All in all, there are good arguments for banning private money creation.
Tuesday, 25 June 2013
This article in the Wall Street Journal yesterday by Prof. John Cochrane advocated the sort of banking system which tends to be advocated by full reserve enthusiasts, like me, Laurence Kotlikoff, etc. That’s a system under which it is plain impossible for a bank to SUDDENLY fail. Though a slow decline is perfectly possible.
The system also involves no bank subsidies (though Cochrane didn’t mention that, far as I can see).
As Cochrane says, “At its core, the recent financial crisis was a run. . . . In the 2000 tech bust, people lost a lot of money, but there was no crisis. Why not? Because tech firms were funded by stock.”

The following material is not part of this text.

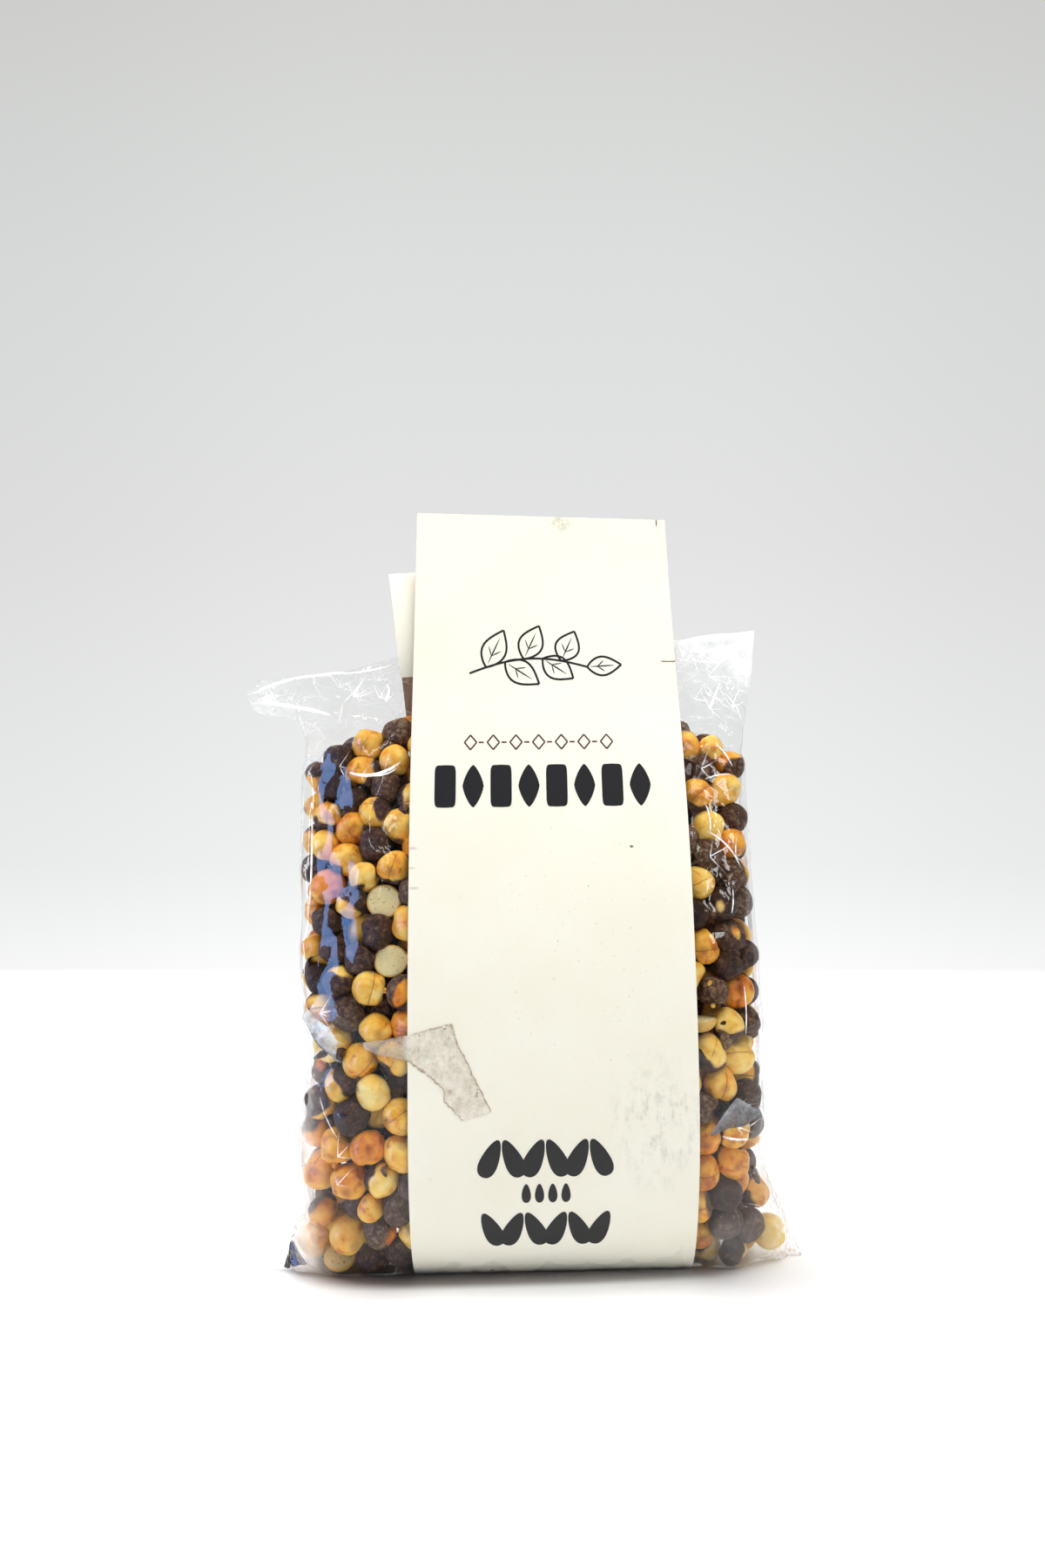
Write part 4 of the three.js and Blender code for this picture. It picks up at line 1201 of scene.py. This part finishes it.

Later he says, “Runs are a pathology of financial contracts, such as bank deposits, that promise investors a fixed amount of money and the right to withdraw that amount at any time.” Spot on.
And: “Institutions that want to take deposits, borrow overnight, issue fixed-value money-market shares or any similar runnable contract must back those liabilities 100% by short-term Treasurys or reserves at the Fed. Institutions that want to invest in risky or illiquid assets, like loans or mortgage-backed securities, have to fund those investments with equity and long-term debt. Then they can invest as they please, as their problems cannot start a crisis.”
Couldn’t have put it better myself.
Or in the words of Mervyn King, “…we saw in 1987 and again in the early 2000s, that a sharp fall in equity values did not cause the same damage as did the banking crisis. Equity markets provide a natural safety valve, and when they suffer sharp falls, economic policy can respond. But when the banking system failed in September 2008, not even massive injections of both liquidity and capital by the state could prevent a devastating collapse of confidence and output around the world.”
Or in the words of George Selgin, “For a balance sheet without debt liabilities, insolvency is ruled out…”. (That’s from his book “The Theory of Free Banking” which is available for free online, though I couldn’t find the URL while writing this post. Doh!)